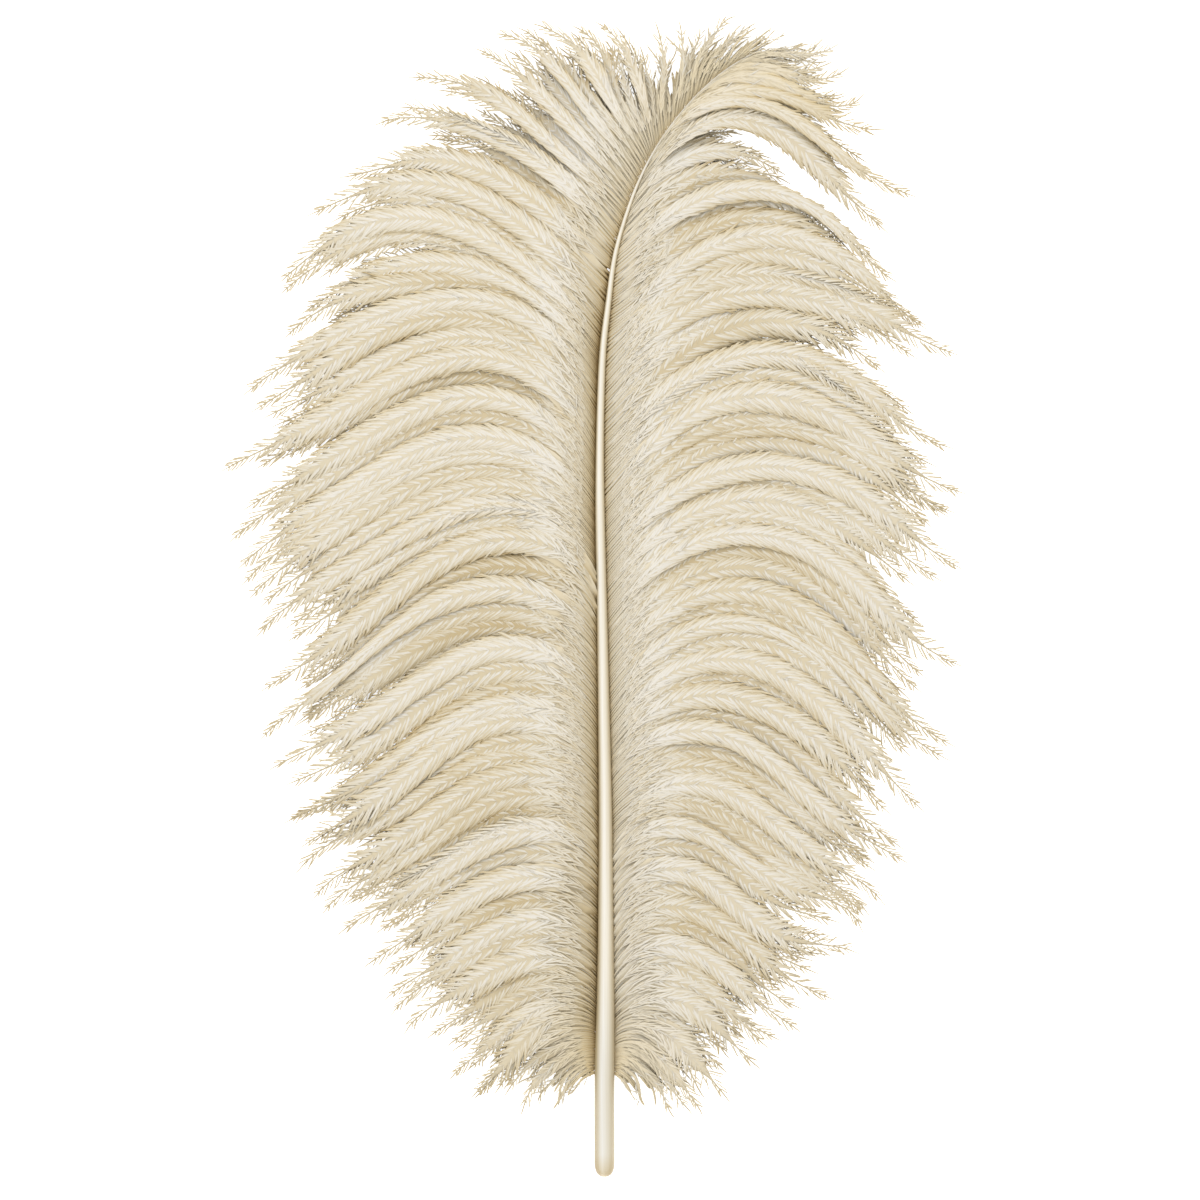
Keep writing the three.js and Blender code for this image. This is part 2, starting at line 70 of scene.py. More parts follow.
# Plan curves of the traced barbs, shaft to tip, in order from the quill to the shaft's tip.
LEFT_BARBS = [
    [(-4.5, 44.7), (-7.5, 44.3), (-10.5, 42.6), (-16.1, 35.3)],
    [(-4.5, 47.3), (-8.4, 48.2), (-12.7, 46.4), (-18.3, 40.4), (-23.9, 29.2)],
    [(-4.5, 55), (-11.4, 55), (-19.1, 51.6), (-25.6, 47.3), (-32, 40.4), (-38.1, 26.7)],
    [(-4.5, 61.9), (-11.4, 64.5), (-20.9, 63.6), (-29.5, 60.2), (-38.1, 54.6), (-48.8, 44.7), (-58.7, 34.4)],
    [(-4.5, 67.1), (-12.7, 73.1), (-23.4, 75.2), (-35.5, 70.1), (-50.1, 60.2), (-62.1, 50.7), (-69.9, 43)],
    [(-4.5, 83), (-14, 92), (-25.2, 95.9), (-37.2, 94.2), (-52.7, 87.7), (-70.7, 77.4), (-80.2, 71.4), (-88.4, 62.4)],
    [(-4.5, 98), (-12.3, 104.9), (-23.4, 110.9), (-35.5, 111.4), (-52.2, 104.9), (-71.6, 94.6), (-83.6, 86.4), (-96.5, 77)],
    [(-4.5, 117.4), (-12.3, 124.7), (-22.6, 129.4), (-34.6, 129.9), (-49.2, 124.7), (-66.4, 116.1), (-79.3, 108.4), (-93.1, 98.9), (-105.6, 90.3)],
    [(-4.5, 133.3), (-12.3, 142.8), (-22.6, 148.8), (-34.6, 150.1), (-49.2, 146.2), (-66.4, 137.6), (-83.6, 126.4), (-100.8, 116.1), (-117.2, 105.3)],
    [(-4.5, 155.7), (-13.1, 165.1), (-23.4, 171.6), (-35.5, 174.2), (-47.5, 172.4), (-59.6, 166.4), (-76.3, 155.7), (-95.7, 143.6), (-111.6, 133.3), (-127.5, 120.4)],
    [(-4.1, 182.8), (-12.3, 192.6), (-24.3, 200.4), (-37.2, 204.2), (-49.2, 203.4), (-61.3, 198.7), (-73.3, 192.2), (-89.7, 179.7), (-107.7, 168.1), (-125.8, 158.2), (-137.8, 152.7)],
    [(-3.7, 205.5), (-11.4, 215.4), (-22.6, 223.6), (-34.6, 227.9), (-46.7, 227.9), (-58.7, 224.9), (-72.9, 217.6), (-90.1, 206.8), (-109.4, 193.9), (-128.8, 184.9), (-145.1, 177.2)],
    [(-3.7, 227.9), (-11.4, 239.1), (-22.6, 247.2), (-34.6, 251.5), (-46.7, 252.8), (-58.7, 251.1), (-70.7, 246.8), (-85.4, 236.9), (-102.1, 224.5), (-121.5, 210.7), (-138.2, 197.4), (-148.1, 189.6)],
    [(-3.7, 248.5), (-14.8, 265.3), (-27.7, 272.2), (-39.8, 275.6), (-51.4, 274.3), (-61.3, 270.9), (-78, 261), (-97.4, 246.8), (-112, 234.8), (-127.5, 222.7), (-147.3, 210.7)],
    [(-3.7, 266.2), (-13.1, 277.4), (-25.2, 285.5), (-37.2, 289.8), (-49.2, 290.2), (-61.3, 288.5), (-73.3, 283.4), (-87.9, 277.8), (-106.9, 268.3), (-121.5, 258.9), (-139.5, 246.8), (-151.6, 235.2)],
    [(-3.7, 286.4), (-9.7, 295.8), (-19.1, 304), (-30.3, 311.3), (-41.9, 316.9), (-54, 318.6), (-66, 317.3), (-80.6, 313), (-94.8, 305.7), (-112, 295.8), (-127.5, 285.9), (-145.6, 274.3), (-157.6, 263.6)],
    [(-3.2, 312.2), (-9.2, 322.5), (-20.4, 336.7), (-32.5, 345.3), (-44.5, 351.3), (-56.5, 353), (-70.7, 351.3), (-85.4, 345.7), (-102.1, 334.5), (-118.9, 325.1), (-133.5, 319.1), (-148.1, 310.5), (-162.3, 304)],
    [(-2.4, 338), (-10.5, 350), (-20.4, 359.5), (-32.5, 369.4), (-44.5, 375.4), (-56.5, 377.5), (-70.7, 377.5), (-85.4, 374.1), (-102.1, 368.1), (-121.5, 359.1), (-139.5, 348.7), (-153.7, 338)],
    [(-1.1, 359.5), (-10.5, 371.5), (-22.6, 382.3), (-34.6, 391.7), (-46.7, 400.3), (-58.7, 407.2), (-70.7, 411.5), (-85.4, 412.8), (-102.1, 410.2), (-115.5, 404.2), (-130.1, 394.3), (-139.5, 385.3)],
    [(1.1, 375), (-5.8, 383.6), (-17.8, 394.3), (-29.9, 405.5), (-41.9, 414.9), (-54, 422.3), (-66, 427), (-80.6, 428.3), (-97.4, 425.7), (-115.5, 419.7), (-127.1, 413.7)],
    [(3.7, 390.9), (-8.4, 401.2), (-20.4, 411.5), (-32.5, 421), (-44.5, 429.6), (-56.5, 435.2), (-70.7, 437.3), (-85.4, 435.6), (-102.1, 433), (-114.2, 430)],
    [(7.1, 403.3), (-0.6, 412.8), (-8.4, 420.5), (-20.4, 431.3), (-32.5, 440.8), (-44.5, 447.2), (-56.5, 451.5), (-70.7, 455.8), (-85.4, 457.1), (-98.7, 453.2)],
    [(10.1, 414.1), (-1.1, 425.7), (-13.1, 436.4), (-22.6, 445.5), (-32.5, 454.1), (-41.9, 461), (-54, 467.8), (-67.3, 472.6), (-84.5, 474.3)],
    [(12.7, 421.4), (3.7, 432.6), (-5.8, 443.3), (-15.7, 454.1), (-25.2, 463.5), (-34.6, 472.6), (-44.5, 479.9), (-55.7, 485.9)],
    [(15.7, 429.1), (8.4, 439.5), (1.5, 448.9), (-7.1, 460.1), (-15.7, 471.7), (-25.2, 482.5), (-37.2, 489.8), (-48.8, 491.9)],
    [(19.1, 436.4), (13.1, 446.3), (7.1, 455.8), (-0.2, 467.8), (-7.5, 479.4), (-16.6, 489.3), (-31.2, 497.1)],
    [(22.1, 442), (19.6, 454.5), (16.6, 466.6), (12.7, 479.9), (6.7, 491.1), (-2.8, 498.8)],
    [(26, 448.5), (24.7, 457.1), (24.3, 465.7), (24.7, 477.7), (23.9, 489.8), (21.3, 497.5)],
    [(31.6, 455.8), (32.5, 463.5), (33.8, 471.3), (34.6, 479.9), (34.6, 488.5), (32.9, 497.9)],
    [(37.2, 462.2), (38.5, 470), (40.6, 478.2), (44.5, 485), (48.8, 491.9), (56.1, 499.2)],
    [(44.5, 470), (47.9, 477.3), (52.7, 483.8), (58.7, 489.8), (65.1, 494.5)],
    [(54.4, 478.6), (59.1, 483.8), (64.3, 488.3), (70.7, 493.6)],
    [(63.9, 485), (67.3, 487.8), (71.6, 490), (76.8, 492.3)],
]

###

Exercise:
Your task is to print the whole listing again exactly.

Output below:
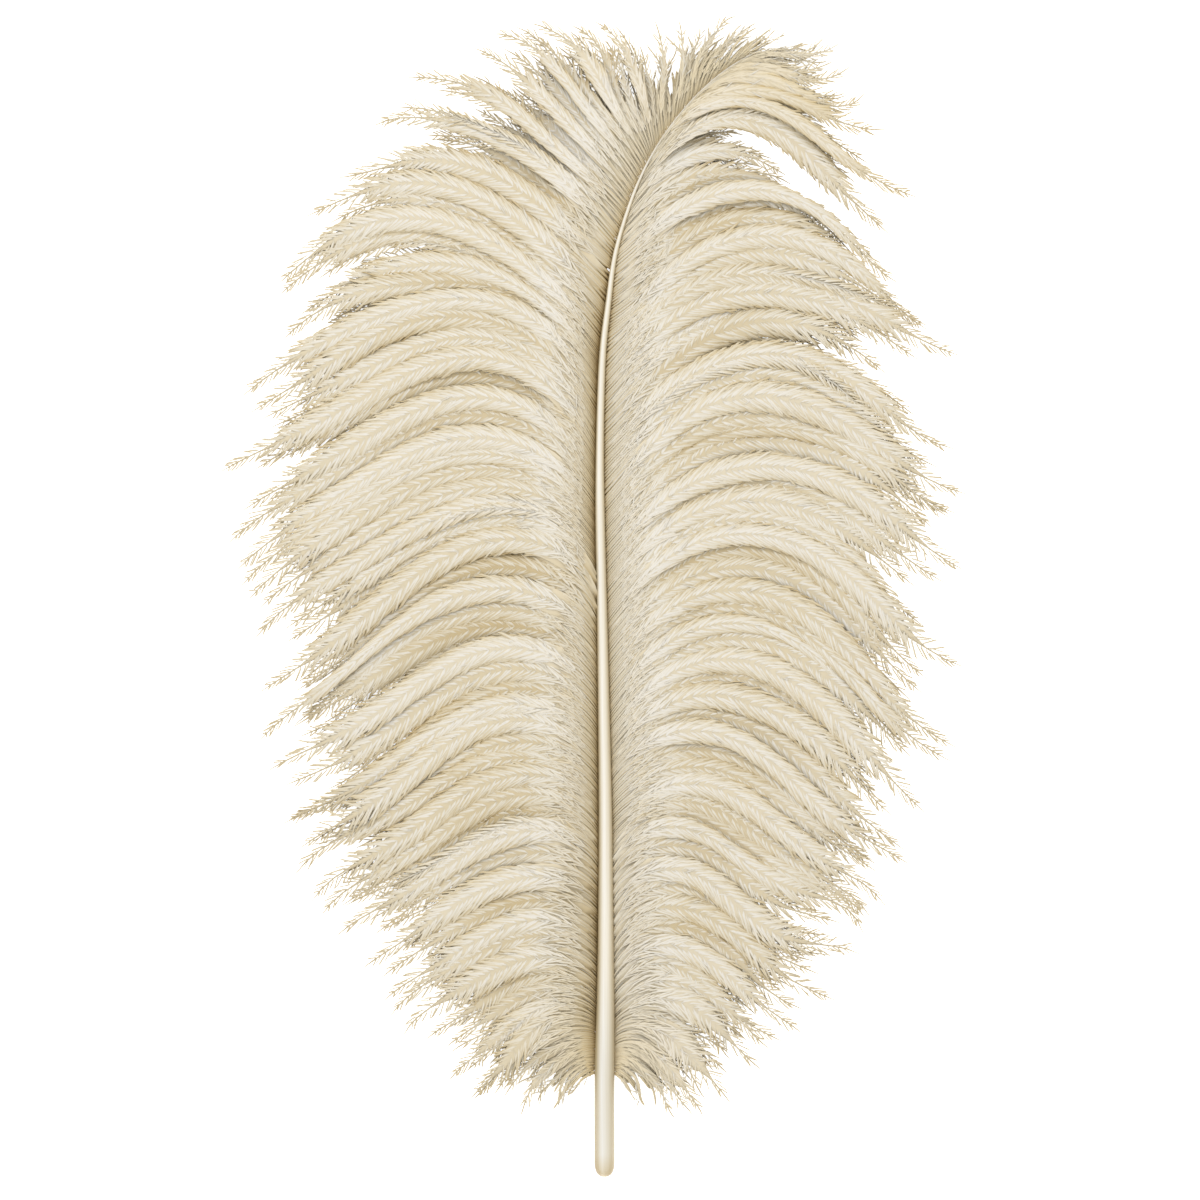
Keep writing the three.js and Blender code for this image. This is part 2, starting at line 70 of scene.py. More parts follow.
# Plan curves of the traced barbs, shaft to tip, in order from the quill to the shaft's tip.
LEFT_BARBS = [
    [(-4.5, 44.7), (-7.5, 44.3), (-10.5, 42.6), (-16.1, 35.3)],
    [(-4.5, 47.3), (-8.4, 48.2), (-12.7, 46.4), (-18.3, 40.4), (-23.9, 29.2)],
    [(-4.5, 55), (-11.4, 55), (-19.1, 51.6), (-25.6, 47.3), (-32, 40.4), (-38.1, 26.7)],
    [(-4.5, 61.9), (-11.4, 64.5), (-20.9, 63.6), (-29.5, 60.2), (-38.1, 54.6), (-48.8, 44.7), (-58.7, 34.4)],
    [(-4.5, 67.1), (-12.7, 73.1), (-23.4, 75.2), (-35.5, 70.1), (-50.1, 60.2), (-62.1, 50.7), (-69.9, 43)],
    [(-4.5, 83), (-14, 92), (-25.2, 95.9), (-37.2, 94.2), (-52.7, 87.7), (-70.7, 77.4), (-80.2, 71.4), (-88.4, 62.4)],
    [(-4.5, 98), (-12.3, 104.9), (-23.4, 110.9), (-35.5, 111.4), (-52.2, 104.9), (-71.6, 94.6), (-83.6, 86.4), (-96.5, 77)],
    [(-4.5, 117.4), (-12.3, 124.7), (-22.6, 129.4), (-34.6, 129.9), (-49.2, 124.7), (-66.4, 116.1), (-79.3, 108.4), (-93.1, 98.9), (-105.6, 90.3)],
    [(-4.5, 133.3), (-12.3, 142.8), (-22.6, 148.8), (-34.6, 150.1), (-49.2, 146.2), (-66.4, 137.6), (-83.6, 126.4), (-100.8, 116.1), (-117.2, 105.3)],
    [(-4.5, 155.7), (-13.1, 165.1), (-23.4, 171.6), (-35.5, 174.2), (-47.5, 172.4), (-59.6, 166.4), (-76.3, 155.7), (-95.7, 143.6), (-111.6, 133.3), (-127.5, 120.4)],
    [(-4.1, 182.8), (-12.3, 192.6), (-24.3, 200.4), (-37.2, 204.2), (-49.2, 203.4), (-61.3, 198.7), (-73.3, 192.2), (-89.7, 179.7), (-107.7, 168.1), (-125.8, 158.2), (-137.8, 152.7)],
    [(-3.7, 205.5), (-11.4, 215.4), (-22.6, 223.6), (-34.6, 227.9), (-46.7, 227.9), (-58.7, 224.9), (-72.9, 217.6), (-90.1, 206.8), (-109.4, 193.9), (-128.8, 184.9), (-145.1, 177.2)],
    [(-3.7, 227.9), (-11.4, 239.1), (-22.6, 247.2), (-34.6, 251.5), (-46.7, 252.8), (-58.7, 251.1), (-70.7, 246.8), (-85.4, 236.9), (-102.1, 224.5), (-121.5, 210.7), (-138.2, 197.4), (-148.1, 189.6)],
    [(-3.7, 248.5), (-14.8, 265.3), (-27.7, 272.2), (-39.8, 275.6), (-51.4, 274.3), (-61.3, 270.9), (-78, 261), (-97.4, 246.8), (-112, 234.8), (-127.5, 222.7), (-147.3, 210.7)],
    [(-3.7, 266.2), (-13.1, 277.4), (-25.2, 285.5), (-37.2, 289.8), (-49.2, 290.2), (-61.3, 288.5), (-73.3, 283.4), (-87.9, 277.8), (-106.9, 268.3), (-121.5, 258.9), (-139.5, 246.8), (-151.6, 235.2)],
    [(-3.7, 286.4), (-9.7, 295.8), (-19.1, 304), (-30.3, 311.3), (-41.9, 316.9), (-54, 318.6), (-66, 317.3), (-80.6, 313), (-94.8, 305.7), (-112, 295.8), (-127.5, 285.9), (-145.6, 274.3), (-157.6, 263.6)],
    [(-3.2, 312.2), (-9.2, 322.5), (-20.4, 336.7), (-32.5, 345.3), (-44.5, 351.3), (-56.5, 353), (-70.7, 351.3), (-85.4, 345.7), (-102.1, 334.5), (-118.9, 325.1), (-133.5, 319.1), (-148.1, 310.5), (-162.3, 304)],
    [(-2.4, 338), (-10.5, 350), (-20.4, 359.5), (-32.5, 369.4), (-44.5, 375.4), (-56.5, 377.5), (-70.7, 377.5), (-85.4, 374.1), (-102.1, 368.1), (-121.5, 359.1), (-139.5, 348.7), (-153.7, 338)],
    [(-1.1, 359.5), (-10.5, 371.5), (-22.6, 382.3), (-34.6, 391.7), (-46.7, 400.3), (-58.7, 407.2), (-70.7, 411.5), (-85.4, 412.8), (-102.1, 410.2), (-115.5, 404.2), (-130.1, 394.3), (-139.5, 385.3)],
    [(1.1, 375), (-5.8, 383.6), (-17.8, 394.3), (-29.9, 405.5), (-41.9, 414.9), (-54, 422.3), (-66, 427), (-80.6, 428.3), (-97.4, 425.7), (-115.5, 419.7), (-127.1, 413.7)],
    [(3.7, 390.9), (-8.4, 401.2), (-20.4, 411.5), (-32.5, 421), (-44.5, 429.6), (-56.5, 435.2), (-70.7, 437.3), (-85.4, 435.6), (-102.1, 433), (-114.2, 430)],
    [(7.1, 403.3), (-0.6, 412.8), (-8.4, 420.5), (-20.4, 431.3), (-32.5, 440.8), (-44.5, 447.2), (-56.5, 451.5), (-70.7, 455.8), (-85.4, 457.1), (-98.7, 453.2)],
    [(10.1, 414.1), (-1.1, 425.7), (-13.1, 436.4), (-22.6, 445.5), (-32.5, 454.1), (-41.9, 461), (-54, 467.8), (-67.3, 472.6), (-84.5, 474.3)],
    [(12.7, 421.4), (3.7, 432.6), (-5.8, 443.3), (-15.7, 454.1), (-25.2, 463.5), (-34.6, 472.6), (-44.5, 479.9), (-55.7, 485.9)],
    [(15.7, 429.1), (8.4, 439.5), (1.5, 448.9), (-7.1, 460.1), (-15.7, 471.7), (-25.2, 482.5), (-37.2, 489.8), (-48.8, 491.9)],
    [(19.1, 436.4), (13.1, 446.3), (7.1, 455.8), (-0.2, 467.8), (-7.5, 479.4), (-16.6, 489.3), (-31.2, 497.1)],
    [(22.1, 442), (19.6, 454.5), (16.6, 466.6), (12.7, 479.9), (6.7, 491.1), (-2.8, 498.8)],
    [(26, 448.5), (24.7, 457.1), (24.3, 465.7), (24.7, 477.7), (23.9, 489.8), (21.3, 497.5)],
    [(31.6, 455.8), (32.5, 463.5), (33.8, 471.3), (34.6, 479.9), (34.6, 488.5), (32.9, 497.9)],
    [(37.2, 462.2), (38.5, 470), (40.6, 478.2), (44.5, 485), (48.8, 491.9), (56.1, 499.2)],
    [(44.5, 470), (47.9, 477.3), (52.7, 483.8), (58.7, 489.8), (65.1, 494.5)],
    [(54.4, 478.6), (59.1, 483.8), (64.3, 488.3), (70.7, 493.6)],
    [(63.9, 485), (67.3, 487.8), (71.6, 490), (76.8, 492.3)],
]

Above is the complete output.